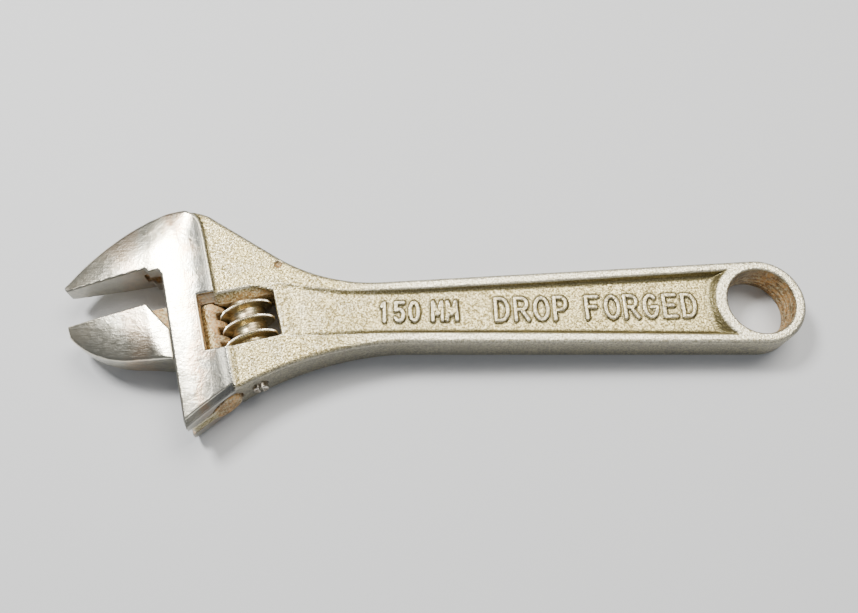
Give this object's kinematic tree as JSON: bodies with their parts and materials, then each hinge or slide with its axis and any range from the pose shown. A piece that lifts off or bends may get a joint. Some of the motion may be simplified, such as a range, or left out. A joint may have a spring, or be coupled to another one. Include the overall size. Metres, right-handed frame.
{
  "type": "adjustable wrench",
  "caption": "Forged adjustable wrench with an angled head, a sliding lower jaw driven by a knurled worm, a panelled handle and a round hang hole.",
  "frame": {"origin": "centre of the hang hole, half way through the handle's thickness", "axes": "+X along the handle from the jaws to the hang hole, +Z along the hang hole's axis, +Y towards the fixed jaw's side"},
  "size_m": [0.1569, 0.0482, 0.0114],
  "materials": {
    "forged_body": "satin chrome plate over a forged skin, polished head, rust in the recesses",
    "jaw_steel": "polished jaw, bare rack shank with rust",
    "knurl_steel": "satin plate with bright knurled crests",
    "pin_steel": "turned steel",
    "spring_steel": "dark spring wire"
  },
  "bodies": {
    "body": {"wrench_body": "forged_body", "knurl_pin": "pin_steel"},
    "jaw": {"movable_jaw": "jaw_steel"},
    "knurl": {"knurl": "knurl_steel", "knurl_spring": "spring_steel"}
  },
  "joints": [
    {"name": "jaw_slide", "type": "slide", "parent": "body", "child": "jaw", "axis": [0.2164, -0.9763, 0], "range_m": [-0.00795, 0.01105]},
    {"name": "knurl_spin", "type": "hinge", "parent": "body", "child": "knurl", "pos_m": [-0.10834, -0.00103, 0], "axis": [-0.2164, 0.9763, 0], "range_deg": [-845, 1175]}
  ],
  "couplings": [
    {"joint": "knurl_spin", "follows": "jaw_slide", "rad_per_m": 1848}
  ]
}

WHAT YOU NEED TO DO: Every line holding "materials" should be copied out.

SOLVED PROBLEM:
Give this object's kinematic tree as JSON: bodies with their parts and materials, then each hinge or slide with its axis and any range from the pose shown. A piece that lifts off or bends may get a joint. Some of the motion may be simplified, such as a range, or left out. A joint may have a spring, or be coupled to another one. Include the overall size. Metres, right-handed frame.
  "materials": {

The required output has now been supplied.